What needs to be done: In the data below, find every line that has the string "collection", and copy it.

═══ Provided entries ═══

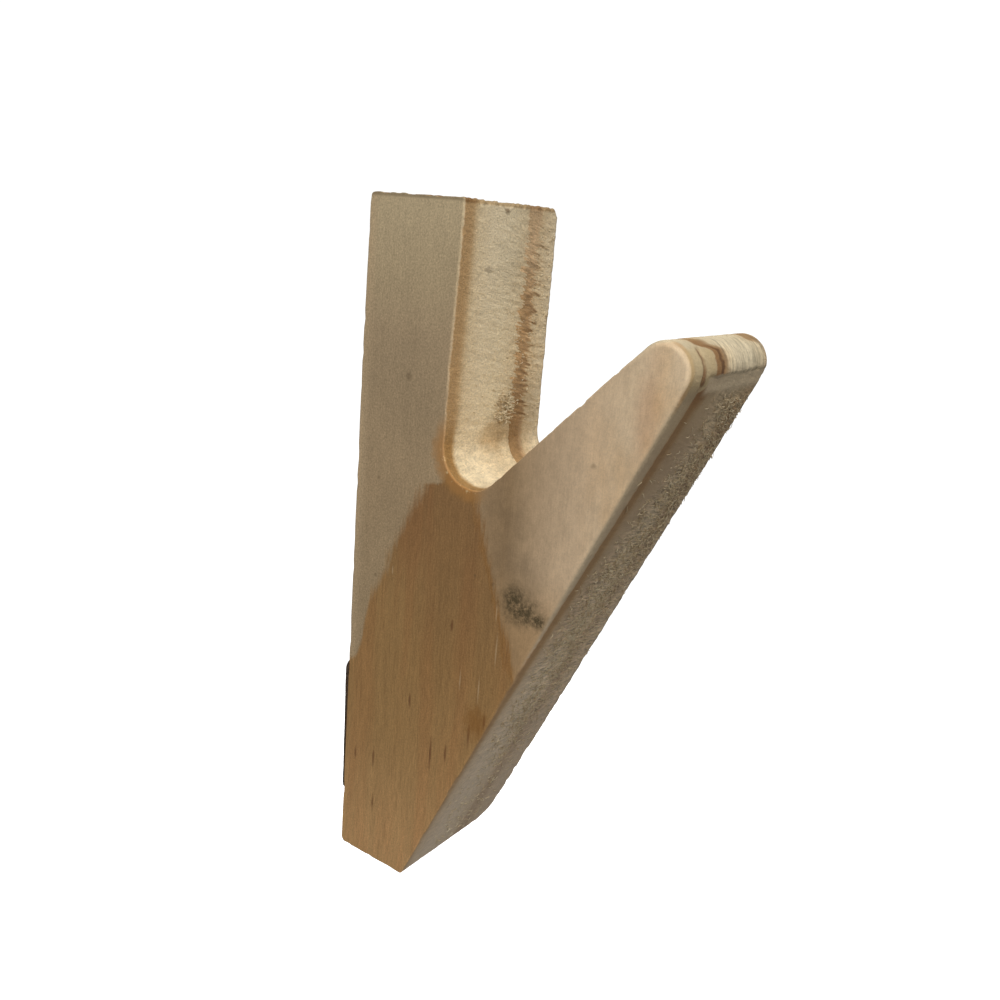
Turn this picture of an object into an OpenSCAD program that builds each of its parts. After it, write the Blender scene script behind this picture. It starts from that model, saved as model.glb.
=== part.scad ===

═══
═══ Provided entries ═══

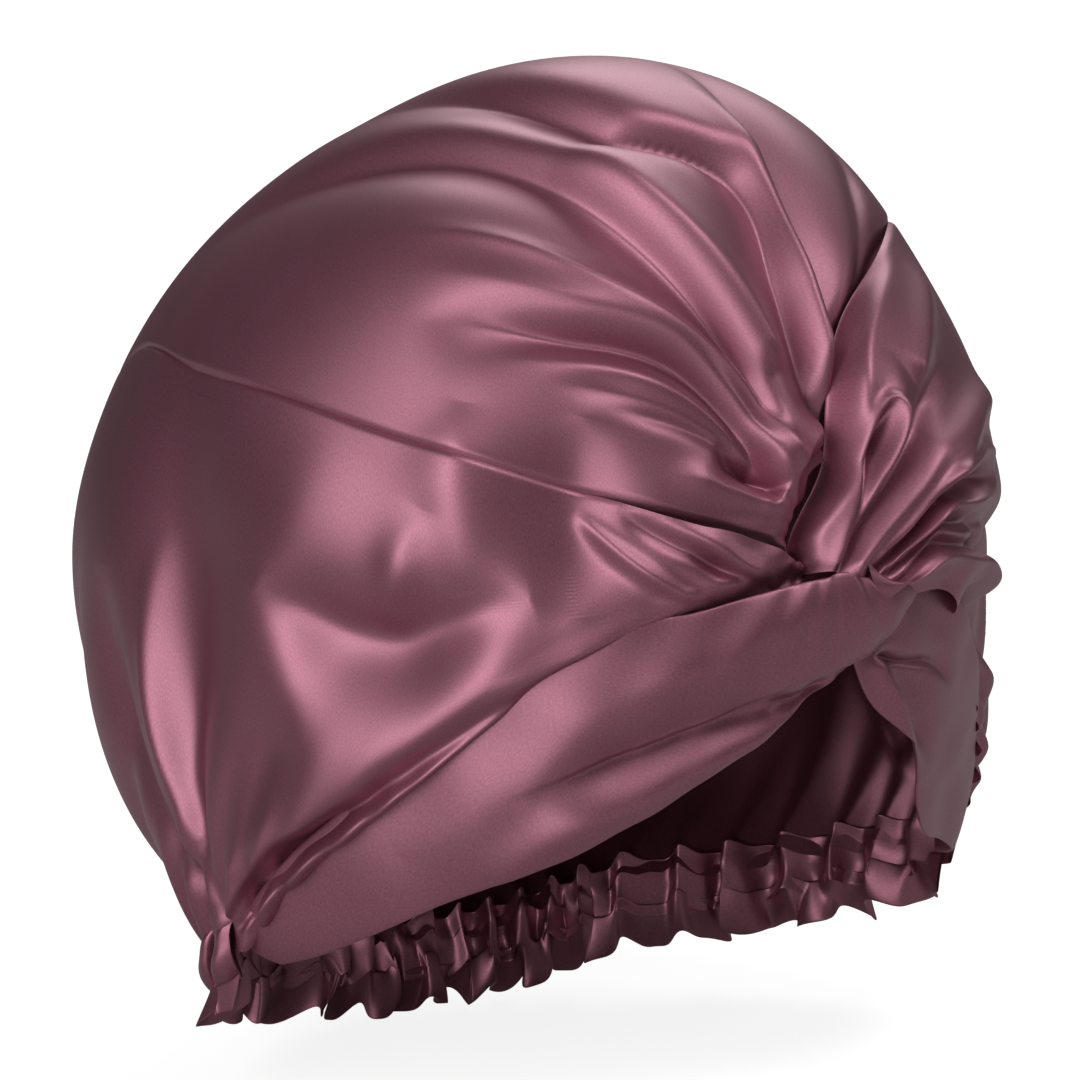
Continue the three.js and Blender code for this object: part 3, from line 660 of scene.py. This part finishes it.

═══
═══ Provided entries ═══

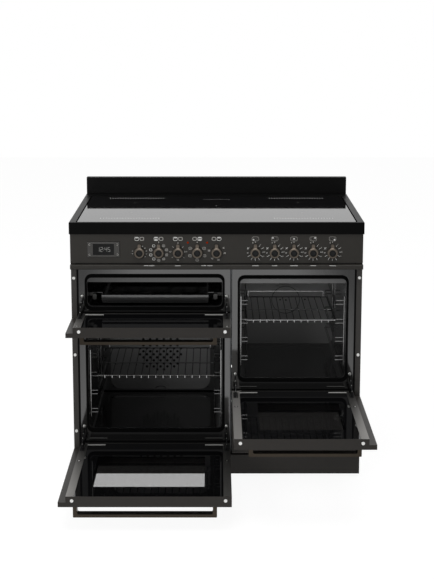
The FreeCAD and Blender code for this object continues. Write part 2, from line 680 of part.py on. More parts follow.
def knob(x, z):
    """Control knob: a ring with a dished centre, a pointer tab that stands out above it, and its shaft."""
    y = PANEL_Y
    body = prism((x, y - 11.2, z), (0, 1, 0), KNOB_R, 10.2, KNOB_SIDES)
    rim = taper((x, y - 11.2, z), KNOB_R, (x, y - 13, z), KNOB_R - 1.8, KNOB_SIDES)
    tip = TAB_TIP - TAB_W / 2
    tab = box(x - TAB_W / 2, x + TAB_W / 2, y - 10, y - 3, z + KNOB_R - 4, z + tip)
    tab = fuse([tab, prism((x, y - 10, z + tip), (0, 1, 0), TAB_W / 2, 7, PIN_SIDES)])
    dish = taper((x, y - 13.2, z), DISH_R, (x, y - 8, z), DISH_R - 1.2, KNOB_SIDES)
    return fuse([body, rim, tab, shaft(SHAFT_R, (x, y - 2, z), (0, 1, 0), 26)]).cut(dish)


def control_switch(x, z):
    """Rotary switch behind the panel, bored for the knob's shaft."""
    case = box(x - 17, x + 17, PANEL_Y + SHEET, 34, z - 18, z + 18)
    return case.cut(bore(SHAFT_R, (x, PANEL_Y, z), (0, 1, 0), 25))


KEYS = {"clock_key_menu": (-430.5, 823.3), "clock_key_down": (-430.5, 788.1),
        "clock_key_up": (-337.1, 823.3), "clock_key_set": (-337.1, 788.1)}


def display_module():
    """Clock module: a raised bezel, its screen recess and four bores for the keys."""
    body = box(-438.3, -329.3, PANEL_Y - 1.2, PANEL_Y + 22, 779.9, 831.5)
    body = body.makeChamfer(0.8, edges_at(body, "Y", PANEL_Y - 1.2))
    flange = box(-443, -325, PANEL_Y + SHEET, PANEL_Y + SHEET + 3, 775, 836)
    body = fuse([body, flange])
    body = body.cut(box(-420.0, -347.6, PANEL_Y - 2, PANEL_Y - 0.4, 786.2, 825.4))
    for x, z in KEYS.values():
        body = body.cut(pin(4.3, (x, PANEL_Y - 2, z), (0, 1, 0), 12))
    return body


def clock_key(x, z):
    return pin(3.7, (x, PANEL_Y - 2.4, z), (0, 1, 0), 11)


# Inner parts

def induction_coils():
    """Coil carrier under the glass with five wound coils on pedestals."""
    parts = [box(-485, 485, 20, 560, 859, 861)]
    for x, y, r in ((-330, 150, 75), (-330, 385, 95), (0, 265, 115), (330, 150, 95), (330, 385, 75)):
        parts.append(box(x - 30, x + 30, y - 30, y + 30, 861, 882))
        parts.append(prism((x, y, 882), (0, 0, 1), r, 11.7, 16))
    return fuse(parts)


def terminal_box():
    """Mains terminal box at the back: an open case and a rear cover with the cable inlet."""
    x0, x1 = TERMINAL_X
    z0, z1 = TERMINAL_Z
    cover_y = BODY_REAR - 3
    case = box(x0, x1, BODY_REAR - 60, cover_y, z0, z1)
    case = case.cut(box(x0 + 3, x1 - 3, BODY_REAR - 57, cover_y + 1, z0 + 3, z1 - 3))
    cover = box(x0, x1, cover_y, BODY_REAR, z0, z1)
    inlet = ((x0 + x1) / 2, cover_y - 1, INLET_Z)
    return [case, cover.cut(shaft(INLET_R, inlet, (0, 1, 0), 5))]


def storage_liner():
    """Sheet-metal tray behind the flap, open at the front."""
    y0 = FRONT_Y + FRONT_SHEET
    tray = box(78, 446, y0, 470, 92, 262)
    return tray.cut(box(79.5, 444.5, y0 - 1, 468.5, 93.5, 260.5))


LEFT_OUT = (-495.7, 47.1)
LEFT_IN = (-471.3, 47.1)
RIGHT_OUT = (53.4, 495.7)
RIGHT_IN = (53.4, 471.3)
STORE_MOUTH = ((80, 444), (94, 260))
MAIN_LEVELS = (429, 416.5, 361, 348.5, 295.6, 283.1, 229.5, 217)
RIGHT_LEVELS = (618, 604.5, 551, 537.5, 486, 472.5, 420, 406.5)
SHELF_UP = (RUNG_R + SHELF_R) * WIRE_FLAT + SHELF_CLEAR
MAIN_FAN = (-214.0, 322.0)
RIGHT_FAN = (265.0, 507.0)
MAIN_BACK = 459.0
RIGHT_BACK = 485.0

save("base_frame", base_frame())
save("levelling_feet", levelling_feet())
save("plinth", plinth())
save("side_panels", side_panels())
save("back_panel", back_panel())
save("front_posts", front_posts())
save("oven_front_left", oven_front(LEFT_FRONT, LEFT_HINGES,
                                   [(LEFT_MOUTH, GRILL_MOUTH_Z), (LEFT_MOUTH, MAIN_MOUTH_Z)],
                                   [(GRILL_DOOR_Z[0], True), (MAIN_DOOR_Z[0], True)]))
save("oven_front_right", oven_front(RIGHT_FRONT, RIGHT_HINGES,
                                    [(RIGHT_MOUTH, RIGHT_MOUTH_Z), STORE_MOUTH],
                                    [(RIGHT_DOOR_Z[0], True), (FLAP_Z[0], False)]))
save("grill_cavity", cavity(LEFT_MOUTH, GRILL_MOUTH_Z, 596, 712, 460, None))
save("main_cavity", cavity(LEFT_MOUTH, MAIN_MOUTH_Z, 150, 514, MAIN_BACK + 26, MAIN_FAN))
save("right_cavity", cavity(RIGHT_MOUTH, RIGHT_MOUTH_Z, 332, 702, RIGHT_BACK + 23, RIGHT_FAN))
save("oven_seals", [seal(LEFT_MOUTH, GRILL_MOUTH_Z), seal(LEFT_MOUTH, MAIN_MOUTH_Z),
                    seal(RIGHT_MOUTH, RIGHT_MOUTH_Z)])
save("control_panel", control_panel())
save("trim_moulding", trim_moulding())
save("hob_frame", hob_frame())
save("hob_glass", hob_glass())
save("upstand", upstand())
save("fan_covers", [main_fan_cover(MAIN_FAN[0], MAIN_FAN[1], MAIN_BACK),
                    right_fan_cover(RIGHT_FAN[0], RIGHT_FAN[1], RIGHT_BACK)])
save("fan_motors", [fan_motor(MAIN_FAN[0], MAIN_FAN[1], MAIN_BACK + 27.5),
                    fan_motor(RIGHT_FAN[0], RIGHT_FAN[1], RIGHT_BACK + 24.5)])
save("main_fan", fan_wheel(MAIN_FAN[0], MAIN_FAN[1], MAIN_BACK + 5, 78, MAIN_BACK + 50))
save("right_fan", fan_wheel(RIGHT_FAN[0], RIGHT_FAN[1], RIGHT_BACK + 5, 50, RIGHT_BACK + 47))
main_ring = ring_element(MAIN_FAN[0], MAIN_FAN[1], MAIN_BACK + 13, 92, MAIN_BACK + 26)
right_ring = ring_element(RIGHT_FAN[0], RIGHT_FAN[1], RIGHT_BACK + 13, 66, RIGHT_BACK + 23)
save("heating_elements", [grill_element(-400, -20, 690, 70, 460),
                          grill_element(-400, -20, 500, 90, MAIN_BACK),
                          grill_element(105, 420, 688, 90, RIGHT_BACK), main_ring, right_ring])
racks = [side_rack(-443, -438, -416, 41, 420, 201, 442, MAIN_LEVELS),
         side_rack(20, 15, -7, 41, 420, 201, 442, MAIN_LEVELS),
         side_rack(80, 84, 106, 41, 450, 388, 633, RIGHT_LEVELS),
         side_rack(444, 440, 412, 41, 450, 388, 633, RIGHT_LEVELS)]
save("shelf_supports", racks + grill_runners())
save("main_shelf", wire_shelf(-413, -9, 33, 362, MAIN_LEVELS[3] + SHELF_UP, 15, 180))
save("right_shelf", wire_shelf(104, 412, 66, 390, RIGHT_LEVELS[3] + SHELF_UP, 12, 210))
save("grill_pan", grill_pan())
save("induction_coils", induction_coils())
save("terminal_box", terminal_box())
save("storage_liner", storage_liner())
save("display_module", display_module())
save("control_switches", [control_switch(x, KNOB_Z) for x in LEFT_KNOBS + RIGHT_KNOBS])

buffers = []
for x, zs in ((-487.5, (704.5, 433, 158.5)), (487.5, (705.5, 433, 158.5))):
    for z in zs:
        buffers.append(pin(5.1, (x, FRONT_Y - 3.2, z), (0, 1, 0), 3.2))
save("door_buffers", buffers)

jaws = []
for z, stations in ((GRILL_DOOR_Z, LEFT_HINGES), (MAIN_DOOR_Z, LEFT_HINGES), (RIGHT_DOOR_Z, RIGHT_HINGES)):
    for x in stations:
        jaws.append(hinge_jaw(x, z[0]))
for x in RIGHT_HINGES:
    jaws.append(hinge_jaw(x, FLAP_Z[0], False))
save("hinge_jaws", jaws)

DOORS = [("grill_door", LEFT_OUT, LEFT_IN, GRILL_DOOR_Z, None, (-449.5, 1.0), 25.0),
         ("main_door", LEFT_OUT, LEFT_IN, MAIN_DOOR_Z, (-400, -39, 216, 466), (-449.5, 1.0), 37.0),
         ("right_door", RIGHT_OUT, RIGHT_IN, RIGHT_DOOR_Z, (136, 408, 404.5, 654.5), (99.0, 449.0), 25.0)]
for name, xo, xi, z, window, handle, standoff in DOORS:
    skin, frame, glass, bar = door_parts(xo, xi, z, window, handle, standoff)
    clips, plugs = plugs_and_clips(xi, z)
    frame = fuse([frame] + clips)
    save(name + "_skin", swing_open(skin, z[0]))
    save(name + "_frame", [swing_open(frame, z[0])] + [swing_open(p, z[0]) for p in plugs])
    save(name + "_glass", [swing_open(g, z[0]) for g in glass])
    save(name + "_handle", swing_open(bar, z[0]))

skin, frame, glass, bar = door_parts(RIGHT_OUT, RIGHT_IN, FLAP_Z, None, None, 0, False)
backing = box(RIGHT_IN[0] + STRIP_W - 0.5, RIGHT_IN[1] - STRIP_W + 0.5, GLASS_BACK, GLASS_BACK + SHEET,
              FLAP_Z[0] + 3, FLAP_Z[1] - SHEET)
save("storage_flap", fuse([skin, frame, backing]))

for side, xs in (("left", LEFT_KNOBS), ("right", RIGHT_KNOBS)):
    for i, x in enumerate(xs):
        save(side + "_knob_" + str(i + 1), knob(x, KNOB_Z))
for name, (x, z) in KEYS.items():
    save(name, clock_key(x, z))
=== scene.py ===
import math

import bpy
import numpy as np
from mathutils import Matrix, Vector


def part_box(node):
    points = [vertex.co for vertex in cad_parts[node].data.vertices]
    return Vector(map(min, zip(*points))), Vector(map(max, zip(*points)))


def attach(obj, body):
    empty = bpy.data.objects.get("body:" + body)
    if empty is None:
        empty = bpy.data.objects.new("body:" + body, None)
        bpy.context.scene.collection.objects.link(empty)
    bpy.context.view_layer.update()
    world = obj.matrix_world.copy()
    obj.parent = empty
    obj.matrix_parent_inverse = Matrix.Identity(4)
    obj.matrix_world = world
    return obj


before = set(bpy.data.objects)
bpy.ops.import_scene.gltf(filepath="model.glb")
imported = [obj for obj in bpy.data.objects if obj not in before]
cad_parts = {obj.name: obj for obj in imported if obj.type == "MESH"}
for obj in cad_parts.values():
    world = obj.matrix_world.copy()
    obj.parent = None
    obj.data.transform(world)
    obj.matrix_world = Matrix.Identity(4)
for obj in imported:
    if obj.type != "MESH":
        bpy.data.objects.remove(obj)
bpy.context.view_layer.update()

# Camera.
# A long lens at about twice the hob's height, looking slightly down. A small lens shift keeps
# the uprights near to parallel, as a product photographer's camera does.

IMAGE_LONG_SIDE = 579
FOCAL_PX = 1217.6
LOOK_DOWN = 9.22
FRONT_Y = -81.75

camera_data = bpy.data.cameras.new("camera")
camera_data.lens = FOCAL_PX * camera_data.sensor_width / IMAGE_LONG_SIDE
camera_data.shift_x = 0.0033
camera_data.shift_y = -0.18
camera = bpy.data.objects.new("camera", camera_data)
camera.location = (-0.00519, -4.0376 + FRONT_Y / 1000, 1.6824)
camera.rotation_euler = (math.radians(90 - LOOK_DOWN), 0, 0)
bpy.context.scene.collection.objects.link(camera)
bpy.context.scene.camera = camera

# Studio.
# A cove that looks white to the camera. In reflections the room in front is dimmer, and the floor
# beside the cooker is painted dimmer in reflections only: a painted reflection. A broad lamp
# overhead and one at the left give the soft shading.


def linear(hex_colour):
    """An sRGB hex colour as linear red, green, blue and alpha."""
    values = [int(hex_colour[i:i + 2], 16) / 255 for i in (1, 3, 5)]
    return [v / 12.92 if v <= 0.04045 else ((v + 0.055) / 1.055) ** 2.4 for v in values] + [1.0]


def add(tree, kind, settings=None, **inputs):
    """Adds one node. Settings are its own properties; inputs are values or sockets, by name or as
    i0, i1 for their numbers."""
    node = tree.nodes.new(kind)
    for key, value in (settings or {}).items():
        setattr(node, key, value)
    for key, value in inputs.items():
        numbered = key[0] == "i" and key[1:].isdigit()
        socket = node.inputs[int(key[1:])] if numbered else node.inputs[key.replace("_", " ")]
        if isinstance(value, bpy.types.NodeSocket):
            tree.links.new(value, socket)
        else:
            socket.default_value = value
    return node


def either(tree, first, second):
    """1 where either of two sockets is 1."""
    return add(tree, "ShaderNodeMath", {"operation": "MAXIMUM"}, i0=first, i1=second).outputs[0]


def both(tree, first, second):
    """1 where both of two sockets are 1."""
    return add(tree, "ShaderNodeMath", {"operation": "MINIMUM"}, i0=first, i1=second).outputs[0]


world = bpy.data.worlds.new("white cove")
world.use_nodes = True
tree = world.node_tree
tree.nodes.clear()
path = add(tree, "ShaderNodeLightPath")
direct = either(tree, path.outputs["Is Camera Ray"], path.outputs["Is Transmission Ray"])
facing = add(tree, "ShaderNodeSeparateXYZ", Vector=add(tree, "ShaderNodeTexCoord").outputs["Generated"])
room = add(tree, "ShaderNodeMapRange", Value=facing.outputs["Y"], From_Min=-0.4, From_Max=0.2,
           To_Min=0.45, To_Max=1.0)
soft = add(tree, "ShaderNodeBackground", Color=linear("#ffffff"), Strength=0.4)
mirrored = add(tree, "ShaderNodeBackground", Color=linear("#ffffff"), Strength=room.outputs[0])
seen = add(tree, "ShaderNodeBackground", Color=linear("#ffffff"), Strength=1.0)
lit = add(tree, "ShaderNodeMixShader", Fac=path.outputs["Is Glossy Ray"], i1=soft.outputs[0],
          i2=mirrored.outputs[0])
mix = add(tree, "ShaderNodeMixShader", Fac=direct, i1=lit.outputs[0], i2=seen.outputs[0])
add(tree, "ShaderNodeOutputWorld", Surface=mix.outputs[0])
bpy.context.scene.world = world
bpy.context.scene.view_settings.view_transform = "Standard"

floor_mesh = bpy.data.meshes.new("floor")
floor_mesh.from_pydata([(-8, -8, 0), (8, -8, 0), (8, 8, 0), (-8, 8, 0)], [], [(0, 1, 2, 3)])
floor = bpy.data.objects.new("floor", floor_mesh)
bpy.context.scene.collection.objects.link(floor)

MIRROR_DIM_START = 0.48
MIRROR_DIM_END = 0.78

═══

In response:
        bpy.context.scene.collection.objects.link(empty)
bpy.context.scene.collection.objects.link(camera)
bpy.context.scene.collection.objects.link(floor)